■ TASK PROMPT ■
Using the data below, return the stretch from the line that contains "foreFootRight(neck, torso), colours.foot);" through the line that contains "imported = [obj", both included, exactly as it stands and nothing beyond it.

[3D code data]
- - - -

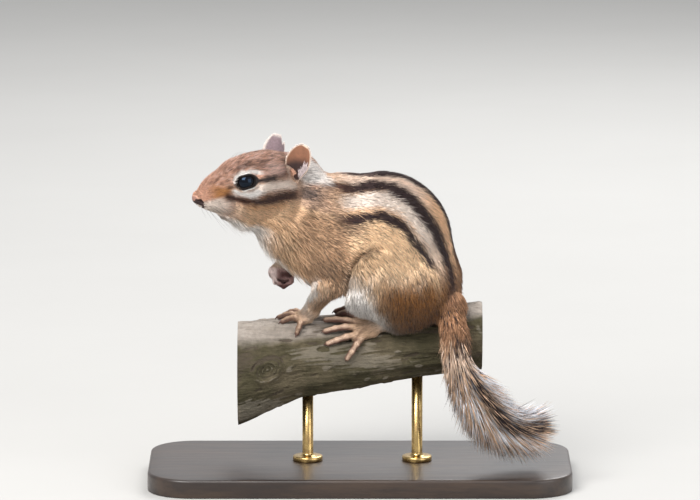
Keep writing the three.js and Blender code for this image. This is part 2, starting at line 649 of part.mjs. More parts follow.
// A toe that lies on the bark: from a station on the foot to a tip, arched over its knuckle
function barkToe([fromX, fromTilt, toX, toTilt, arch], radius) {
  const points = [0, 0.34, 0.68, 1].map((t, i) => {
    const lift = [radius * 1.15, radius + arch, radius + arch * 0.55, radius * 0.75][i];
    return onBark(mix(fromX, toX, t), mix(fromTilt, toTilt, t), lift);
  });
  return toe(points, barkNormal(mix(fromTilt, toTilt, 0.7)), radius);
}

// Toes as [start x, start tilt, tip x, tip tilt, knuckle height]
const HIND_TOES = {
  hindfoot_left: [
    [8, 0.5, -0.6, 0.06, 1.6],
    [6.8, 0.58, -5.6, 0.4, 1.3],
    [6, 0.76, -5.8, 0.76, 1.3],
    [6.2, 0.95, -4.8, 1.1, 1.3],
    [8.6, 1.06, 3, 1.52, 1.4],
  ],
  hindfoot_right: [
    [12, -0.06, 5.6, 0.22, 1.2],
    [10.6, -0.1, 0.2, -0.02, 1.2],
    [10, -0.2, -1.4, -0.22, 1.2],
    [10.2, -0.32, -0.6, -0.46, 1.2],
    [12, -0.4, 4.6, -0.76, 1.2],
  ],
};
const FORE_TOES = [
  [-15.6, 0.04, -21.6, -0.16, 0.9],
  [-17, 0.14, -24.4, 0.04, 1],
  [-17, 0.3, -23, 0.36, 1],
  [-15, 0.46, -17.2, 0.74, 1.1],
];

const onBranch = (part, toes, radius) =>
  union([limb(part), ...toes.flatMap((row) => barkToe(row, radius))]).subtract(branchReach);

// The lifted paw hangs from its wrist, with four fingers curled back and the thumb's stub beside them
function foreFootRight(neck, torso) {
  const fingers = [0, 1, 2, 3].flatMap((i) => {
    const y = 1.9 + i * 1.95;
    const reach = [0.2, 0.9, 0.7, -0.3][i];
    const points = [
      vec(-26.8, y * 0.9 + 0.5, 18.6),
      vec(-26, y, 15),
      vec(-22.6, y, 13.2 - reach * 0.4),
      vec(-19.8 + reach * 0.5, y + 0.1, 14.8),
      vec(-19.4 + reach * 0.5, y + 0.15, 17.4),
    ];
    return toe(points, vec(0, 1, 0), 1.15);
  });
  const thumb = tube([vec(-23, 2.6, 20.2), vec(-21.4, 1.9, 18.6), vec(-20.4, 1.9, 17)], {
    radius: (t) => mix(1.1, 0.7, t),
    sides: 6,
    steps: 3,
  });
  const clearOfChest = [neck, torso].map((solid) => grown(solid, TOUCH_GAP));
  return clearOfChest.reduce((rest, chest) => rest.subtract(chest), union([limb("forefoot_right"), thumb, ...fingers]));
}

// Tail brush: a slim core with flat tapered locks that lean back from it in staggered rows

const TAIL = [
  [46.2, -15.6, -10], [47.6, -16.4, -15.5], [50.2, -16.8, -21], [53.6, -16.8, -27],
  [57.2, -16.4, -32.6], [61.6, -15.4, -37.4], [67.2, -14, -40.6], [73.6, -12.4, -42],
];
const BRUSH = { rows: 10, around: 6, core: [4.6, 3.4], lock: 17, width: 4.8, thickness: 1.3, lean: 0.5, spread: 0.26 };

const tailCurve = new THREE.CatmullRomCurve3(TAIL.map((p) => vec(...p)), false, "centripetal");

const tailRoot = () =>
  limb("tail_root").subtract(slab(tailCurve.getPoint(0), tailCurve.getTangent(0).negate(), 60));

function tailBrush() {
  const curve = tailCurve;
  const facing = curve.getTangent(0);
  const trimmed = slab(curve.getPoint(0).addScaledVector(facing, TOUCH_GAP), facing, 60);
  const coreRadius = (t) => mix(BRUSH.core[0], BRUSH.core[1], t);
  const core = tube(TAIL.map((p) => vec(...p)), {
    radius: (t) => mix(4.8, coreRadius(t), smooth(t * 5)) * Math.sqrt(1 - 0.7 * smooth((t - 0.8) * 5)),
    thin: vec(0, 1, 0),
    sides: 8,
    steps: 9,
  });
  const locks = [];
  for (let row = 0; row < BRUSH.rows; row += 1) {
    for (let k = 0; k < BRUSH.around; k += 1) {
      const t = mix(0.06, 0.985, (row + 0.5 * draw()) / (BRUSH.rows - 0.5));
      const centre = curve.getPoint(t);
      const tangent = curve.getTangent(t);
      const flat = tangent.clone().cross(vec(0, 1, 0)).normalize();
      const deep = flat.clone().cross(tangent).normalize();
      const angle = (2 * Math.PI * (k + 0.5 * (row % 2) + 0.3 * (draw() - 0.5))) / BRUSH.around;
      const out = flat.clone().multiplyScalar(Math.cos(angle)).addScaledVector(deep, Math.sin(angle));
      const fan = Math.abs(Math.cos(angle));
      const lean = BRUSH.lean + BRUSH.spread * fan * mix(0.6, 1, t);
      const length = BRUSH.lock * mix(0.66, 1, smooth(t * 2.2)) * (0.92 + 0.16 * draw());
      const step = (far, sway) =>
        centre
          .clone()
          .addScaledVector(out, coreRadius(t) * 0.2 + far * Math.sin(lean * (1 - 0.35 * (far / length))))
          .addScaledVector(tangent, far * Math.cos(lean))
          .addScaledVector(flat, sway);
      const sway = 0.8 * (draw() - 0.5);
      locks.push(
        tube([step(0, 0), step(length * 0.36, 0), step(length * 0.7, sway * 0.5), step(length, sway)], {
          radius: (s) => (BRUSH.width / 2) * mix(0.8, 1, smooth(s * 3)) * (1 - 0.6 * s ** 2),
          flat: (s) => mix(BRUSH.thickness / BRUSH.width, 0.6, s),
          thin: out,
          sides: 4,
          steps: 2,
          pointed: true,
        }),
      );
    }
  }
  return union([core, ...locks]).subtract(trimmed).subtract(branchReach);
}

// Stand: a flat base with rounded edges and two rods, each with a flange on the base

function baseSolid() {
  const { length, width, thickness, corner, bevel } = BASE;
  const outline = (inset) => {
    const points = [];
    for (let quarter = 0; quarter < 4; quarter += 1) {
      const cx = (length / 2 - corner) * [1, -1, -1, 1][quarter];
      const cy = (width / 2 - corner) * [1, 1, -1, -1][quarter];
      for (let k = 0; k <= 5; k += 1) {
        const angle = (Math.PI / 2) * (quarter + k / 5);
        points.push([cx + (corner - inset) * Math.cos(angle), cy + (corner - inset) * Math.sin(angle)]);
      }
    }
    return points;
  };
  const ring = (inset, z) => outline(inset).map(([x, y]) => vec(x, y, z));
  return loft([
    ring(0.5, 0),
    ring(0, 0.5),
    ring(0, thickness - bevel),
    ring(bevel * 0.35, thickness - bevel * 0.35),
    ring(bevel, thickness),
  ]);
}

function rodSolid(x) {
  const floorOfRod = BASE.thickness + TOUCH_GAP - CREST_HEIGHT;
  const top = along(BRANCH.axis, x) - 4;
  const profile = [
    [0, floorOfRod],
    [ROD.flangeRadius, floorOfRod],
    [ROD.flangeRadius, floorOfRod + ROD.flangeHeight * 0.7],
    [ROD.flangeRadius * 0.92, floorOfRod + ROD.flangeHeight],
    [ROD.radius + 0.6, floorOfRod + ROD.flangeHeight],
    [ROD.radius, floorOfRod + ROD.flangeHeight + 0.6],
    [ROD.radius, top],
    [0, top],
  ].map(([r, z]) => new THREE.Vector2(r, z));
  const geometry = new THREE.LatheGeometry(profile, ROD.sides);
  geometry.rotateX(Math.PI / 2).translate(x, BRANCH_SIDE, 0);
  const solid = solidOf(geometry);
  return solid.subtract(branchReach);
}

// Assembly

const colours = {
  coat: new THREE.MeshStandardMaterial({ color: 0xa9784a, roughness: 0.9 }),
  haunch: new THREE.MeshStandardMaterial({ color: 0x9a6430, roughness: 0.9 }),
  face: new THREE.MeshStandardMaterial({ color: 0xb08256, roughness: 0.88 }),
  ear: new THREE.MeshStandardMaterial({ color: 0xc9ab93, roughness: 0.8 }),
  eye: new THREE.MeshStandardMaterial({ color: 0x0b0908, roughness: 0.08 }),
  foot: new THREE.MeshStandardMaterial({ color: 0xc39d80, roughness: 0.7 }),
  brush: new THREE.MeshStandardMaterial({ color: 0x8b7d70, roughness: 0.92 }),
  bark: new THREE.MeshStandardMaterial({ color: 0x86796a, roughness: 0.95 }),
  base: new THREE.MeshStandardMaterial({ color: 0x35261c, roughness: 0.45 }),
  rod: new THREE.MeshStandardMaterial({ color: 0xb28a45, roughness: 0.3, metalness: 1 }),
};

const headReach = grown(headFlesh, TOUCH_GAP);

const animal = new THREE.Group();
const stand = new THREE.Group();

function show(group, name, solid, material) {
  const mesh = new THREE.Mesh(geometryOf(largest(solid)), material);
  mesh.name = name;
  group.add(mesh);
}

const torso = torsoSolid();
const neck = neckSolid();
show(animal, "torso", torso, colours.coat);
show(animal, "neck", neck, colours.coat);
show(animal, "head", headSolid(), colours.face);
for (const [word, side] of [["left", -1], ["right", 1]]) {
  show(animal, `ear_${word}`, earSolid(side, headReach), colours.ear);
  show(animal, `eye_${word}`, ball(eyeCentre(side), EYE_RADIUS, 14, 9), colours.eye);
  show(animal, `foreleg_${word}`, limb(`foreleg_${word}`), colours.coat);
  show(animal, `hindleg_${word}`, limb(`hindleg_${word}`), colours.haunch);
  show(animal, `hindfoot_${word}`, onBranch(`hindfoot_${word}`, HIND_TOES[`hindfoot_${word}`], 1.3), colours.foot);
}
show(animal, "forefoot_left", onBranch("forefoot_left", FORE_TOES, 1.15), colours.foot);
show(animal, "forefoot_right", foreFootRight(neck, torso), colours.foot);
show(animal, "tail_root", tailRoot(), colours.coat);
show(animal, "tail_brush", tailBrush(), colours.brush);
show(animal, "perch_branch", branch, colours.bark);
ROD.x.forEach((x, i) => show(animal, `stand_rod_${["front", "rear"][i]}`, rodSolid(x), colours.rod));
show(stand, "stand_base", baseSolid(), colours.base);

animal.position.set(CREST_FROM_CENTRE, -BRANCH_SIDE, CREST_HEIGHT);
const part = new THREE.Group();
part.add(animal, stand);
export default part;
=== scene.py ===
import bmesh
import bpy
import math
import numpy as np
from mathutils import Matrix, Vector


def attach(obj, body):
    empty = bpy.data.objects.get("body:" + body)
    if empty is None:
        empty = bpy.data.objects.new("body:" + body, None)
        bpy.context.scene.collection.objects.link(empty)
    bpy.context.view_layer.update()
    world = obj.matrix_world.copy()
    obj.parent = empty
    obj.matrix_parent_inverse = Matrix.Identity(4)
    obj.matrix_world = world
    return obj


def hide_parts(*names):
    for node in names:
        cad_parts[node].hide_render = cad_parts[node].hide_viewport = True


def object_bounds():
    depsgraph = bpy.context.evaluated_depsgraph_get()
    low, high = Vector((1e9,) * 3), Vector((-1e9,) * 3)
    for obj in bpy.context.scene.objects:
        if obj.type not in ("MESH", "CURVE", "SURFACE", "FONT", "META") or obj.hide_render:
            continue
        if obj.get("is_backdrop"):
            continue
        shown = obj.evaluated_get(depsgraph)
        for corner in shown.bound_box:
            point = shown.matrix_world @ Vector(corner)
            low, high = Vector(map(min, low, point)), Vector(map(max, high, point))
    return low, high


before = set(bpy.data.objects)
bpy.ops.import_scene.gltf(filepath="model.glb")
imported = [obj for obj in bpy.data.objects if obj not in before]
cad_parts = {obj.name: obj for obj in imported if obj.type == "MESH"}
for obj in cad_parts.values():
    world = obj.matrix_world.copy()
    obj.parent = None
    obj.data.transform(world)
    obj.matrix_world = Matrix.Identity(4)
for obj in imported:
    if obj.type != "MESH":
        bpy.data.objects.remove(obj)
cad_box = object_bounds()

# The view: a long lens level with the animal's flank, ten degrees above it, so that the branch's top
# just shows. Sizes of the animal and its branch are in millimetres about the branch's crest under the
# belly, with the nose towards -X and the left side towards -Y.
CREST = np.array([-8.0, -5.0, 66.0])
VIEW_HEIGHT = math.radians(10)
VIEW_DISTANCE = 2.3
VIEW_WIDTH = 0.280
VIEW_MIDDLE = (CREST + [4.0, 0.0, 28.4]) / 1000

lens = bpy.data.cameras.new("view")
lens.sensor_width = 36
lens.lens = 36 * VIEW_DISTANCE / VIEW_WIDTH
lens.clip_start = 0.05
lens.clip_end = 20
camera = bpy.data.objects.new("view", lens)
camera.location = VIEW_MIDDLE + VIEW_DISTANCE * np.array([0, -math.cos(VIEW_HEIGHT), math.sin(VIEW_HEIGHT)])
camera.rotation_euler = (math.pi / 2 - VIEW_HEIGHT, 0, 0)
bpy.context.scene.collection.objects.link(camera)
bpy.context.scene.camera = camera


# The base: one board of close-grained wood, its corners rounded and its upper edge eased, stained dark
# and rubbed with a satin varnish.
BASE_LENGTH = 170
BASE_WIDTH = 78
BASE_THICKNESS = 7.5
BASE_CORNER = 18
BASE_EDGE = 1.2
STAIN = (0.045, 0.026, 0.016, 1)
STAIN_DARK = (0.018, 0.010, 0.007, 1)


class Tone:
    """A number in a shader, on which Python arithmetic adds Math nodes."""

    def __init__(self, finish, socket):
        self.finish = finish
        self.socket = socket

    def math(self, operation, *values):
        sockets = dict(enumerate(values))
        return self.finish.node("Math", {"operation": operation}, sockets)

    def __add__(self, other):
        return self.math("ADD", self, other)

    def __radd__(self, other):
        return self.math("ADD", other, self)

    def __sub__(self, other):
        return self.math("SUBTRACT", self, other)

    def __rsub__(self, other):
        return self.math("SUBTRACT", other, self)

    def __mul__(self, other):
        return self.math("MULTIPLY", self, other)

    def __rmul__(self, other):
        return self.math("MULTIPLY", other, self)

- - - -

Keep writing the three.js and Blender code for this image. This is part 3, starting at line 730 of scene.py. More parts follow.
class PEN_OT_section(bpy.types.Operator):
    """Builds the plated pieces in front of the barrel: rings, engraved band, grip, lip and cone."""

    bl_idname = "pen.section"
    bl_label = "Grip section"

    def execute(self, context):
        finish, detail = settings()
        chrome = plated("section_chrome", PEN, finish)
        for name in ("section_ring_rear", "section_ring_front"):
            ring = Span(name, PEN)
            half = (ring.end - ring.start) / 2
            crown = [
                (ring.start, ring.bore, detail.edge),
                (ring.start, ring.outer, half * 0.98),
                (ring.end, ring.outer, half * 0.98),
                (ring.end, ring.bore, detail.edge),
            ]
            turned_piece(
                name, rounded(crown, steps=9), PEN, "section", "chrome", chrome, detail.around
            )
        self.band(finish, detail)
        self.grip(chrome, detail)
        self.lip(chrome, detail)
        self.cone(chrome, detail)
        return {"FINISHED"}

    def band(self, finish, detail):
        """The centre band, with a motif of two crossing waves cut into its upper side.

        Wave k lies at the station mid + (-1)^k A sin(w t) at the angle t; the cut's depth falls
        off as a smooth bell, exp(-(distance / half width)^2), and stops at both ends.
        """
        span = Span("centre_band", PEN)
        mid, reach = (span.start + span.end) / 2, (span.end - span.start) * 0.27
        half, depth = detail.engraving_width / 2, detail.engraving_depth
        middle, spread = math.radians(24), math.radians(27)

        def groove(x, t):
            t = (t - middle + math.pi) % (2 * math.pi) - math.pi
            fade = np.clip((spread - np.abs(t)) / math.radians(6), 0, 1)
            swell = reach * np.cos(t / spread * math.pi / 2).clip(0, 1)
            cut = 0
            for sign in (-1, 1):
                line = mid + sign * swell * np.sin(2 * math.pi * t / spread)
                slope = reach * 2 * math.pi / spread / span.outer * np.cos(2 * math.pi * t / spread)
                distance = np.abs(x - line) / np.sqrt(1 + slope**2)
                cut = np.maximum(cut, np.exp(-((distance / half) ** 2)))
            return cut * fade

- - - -

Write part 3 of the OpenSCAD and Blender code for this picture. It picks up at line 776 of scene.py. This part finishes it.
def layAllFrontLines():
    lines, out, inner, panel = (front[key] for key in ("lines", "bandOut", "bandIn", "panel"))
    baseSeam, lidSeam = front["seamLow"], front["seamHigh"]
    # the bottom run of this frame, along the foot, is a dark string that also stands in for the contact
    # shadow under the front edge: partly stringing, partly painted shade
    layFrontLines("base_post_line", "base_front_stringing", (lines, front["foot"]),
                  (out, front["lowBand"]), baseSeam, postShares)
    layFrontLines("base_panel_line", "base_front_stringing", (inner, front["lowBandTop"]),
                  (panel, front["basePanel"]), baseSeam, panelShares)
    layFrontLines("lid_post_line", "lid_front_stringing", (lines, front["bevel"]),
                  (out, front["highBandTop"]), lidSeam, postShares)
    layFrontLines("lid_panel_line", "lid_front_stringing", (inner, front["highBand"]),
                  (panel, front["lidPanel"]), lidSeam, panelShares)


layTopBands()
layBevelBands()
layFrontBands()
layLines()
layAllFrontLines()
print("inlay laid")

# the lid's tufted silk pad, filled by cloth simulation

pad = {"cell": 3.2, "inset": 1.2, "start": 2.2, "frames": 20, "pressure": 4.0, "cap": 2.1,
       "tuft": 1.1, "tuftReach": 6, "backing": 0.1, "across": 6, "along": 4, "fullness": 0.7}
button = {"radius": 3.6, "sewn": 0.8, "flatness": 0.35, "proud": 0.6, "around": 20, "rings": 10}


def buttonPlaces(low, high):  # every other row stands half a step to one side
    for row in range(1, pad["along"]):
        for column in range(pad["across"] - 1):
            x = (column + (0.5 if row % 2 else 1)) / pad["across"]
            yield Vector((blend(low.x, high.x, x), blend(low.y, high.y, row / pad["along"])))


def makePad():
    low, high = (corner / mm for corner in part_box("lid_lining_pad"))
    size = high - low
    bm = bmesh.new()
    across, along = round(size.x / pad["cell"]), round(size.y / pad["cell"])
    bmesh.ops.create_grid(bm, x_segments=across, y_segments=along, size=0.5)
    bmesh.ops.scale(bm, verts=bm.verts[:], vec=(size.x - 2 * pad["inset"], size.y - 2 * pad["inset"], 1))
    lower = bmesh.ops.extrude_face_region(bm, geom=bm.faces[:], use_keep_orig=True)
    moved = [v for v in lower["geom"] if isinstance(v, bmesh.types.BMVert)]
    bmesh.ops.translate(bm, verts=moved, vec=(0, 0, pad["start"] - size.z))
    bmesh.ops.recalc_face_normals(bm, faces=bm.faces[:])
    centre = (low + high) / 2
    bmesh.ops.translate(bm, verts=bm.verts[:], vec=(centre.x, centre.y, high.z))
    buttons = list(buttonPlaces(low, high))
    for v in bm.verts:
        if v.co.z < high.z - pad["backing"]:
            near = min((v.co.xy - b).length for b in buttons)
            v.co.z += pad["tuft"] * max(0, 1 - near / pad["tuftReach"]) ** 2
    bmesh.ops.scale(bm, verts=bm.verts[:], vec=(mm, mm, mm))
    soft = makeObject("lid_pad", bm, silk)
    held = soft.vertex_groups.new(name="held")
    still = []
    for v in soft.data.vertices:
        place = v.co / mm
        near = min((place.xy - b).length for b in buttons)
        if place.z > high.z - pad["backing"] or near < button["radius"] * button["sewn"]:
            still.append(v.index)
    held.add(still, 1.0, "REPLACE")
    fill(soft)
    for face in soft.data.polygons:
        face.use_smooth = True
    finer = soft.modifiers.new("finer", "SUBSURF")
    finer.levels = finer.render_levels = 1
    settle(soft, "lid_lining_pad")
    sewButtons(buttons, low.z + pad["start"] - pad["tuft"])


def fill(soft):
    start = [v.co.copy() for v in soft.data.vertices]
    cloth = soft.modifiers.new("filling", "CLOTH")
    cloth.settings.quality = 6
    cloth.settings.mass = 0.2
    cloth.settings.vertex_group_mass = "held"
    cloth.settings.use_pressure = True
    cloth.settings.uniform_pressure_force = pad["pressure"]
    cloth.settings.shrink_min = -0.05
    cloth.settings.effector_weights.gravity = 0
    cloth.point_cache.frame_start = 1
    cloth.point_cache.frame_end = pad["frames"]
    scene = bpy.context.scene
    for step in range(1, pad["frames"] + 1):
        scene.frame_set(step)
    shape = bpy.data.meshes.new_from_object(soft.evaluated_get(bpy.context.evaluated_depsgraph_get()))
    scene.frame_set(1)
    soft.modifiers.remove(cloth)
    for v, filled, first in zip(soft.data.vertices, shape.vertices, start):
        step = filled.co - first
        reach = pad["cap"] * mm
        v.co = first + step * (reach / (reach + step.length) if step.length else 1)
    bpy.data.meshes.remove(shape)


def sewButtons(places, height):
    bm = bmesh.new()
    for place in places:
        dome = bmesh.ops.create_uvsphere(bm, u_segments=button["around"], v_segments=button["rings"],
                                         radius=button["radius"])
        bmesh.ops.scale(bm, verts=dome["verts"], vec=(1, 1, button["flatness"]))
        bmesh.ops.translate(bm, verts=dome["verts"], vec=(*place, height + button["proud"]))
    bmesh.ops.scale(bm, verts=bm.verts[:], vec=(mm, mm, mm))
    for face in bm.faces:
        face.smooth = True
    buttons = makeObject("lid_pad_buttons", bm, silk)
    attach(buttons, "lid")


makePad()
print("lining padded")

- - - -

■ RESPONSE TO THIS EXERCISE ■
show(animal, "forefoot_right", foreFootRight(neck, torso), colours.foot);
show(animal, "tail_root", tailRoot(), colours.coat);
show(animal, "tail_brush", tailBrush(), colours.brush);
show(animal, "perch_branch", branch, colours.bark);
ROD.x.forEach((x, i) => show(animal, `stand_rod_${["front", "rear"][i]}`, rodSolid(x), colours.rod));
show(stand, "stand_base", baseSolid(), colours.base);

animal.position.set(CREST_FROM_CENTRE, -BRANCH_SIDE, CREST_HEIGHT);
const part = new THREE.Group();
part.add(animal, stand);
export default part;
=== scene.py ===
import bmesh
import bpy
import math
import numpy as np
from mathutils import Matrix, Vector


def attach(obj, body):
    empty = bpy.data.objects.get("body:" + body)
    if empty is None:
        empty = bpy.data.objects.new("body:" + body, None)
        bpy.context.scene.collection.objects.link(empty)
    bpy.context.view_layer.update()
    world = obj.matrix_world.copy()
    obj.parent = empty
    obj.matrix_parent_inverse = Matrix.Identity(4)
    obj.matrix_world = world
    return obj


def hide_parts(*names):
    for node in names:
        cad_parts[node].hide_render = cad_parts[node].hide_viewport = True


def object_bounds():
    depsgraph = bpy.context.evaluated_depsgraph_get()
    low, high = Vector((1e9,) * 3), Vector((-1e9,) * 3)
    for obj in bpy.context.scene.objects:
        if obj.type not in ("MESH", "CURVE", "SURFACE", "FONT", "META") or obj.hide_render:
            continue
        if obj.get("is_backdrop"):
            continue
        shown = obj.evaluated_get(depsgraph)
        for corner in shown.bound_box:
            point = shown.matrix_world @ Vector(corner)
            low, high = Vector(map(min, low, point)), Vector(map(max, high, point))
    return low, high


before = set(bpy.data.objects)
bpy.ops.import_scene.gltf(filepath="model.glb")
imported = [obj for obj in bpy.data.objects if obj not in before]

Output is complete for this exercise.